What to watch next is therefore narrow and numerical. The first confirmation point is gross margin: Q1 FY2026 history shows 46.4%, and investors should require the next quarter to remain inside the 42% to 48% target range rather than revisiting Q4 FY2025’s 40.9%. The second is the revenue bridge to the 2026 outlook of $1.08 billion to $1.175 billion; a quarterly revenue print materially below the Q1 FY2026 history level of $231.3 million would make the full-year ramp more dependent on second-half conversion.
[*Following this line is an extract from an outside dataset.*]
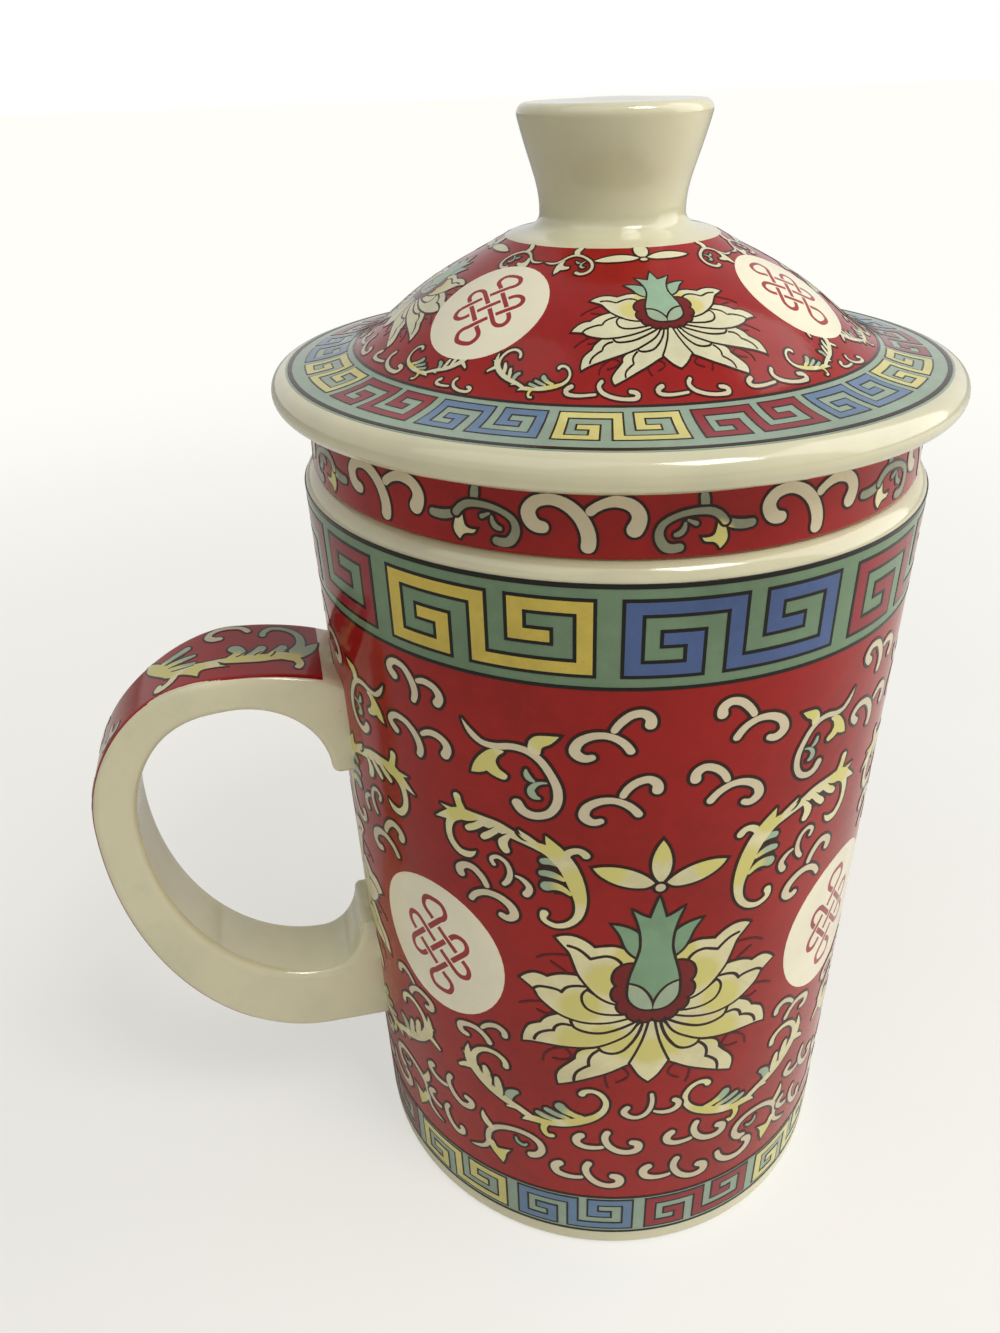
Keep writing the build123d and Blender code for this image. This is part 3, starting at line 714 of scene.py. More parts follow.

The third is spending discipline against management’s 2026 framework of R&D at 16% to 18% of revenue, sales and marketing at 7% to 8%, and G&A at 6%, because Q4 FY2025 operating expenses of $70.6 million, up 21%, already showed how quickly EPS can undershoot when gross margin is low. The fourth is shipment conversion after Q4 shipments of $228 million, down 13.5%, and full-year shipments of $854 million, down 12.2%; shipment growth would support the capex thesis, while another decline would make the $200 million 2026 capex plan look early. The fifth is customer breadth: the 4 customers at 16.9%, 13.5%, 11.6%, and 10.2% accounted for 52.2% of 2025 sales, so any reduction in concentration while holding cleaning revenue growth near the 2025 level of +8% would strengthen the durability case. The stock deserves credit for demand if those numbers move together, but after this print it should not get paid twice for a revenue guide and a margin recovery until the recovery is visible in the next quarter’s gross margin and EPS.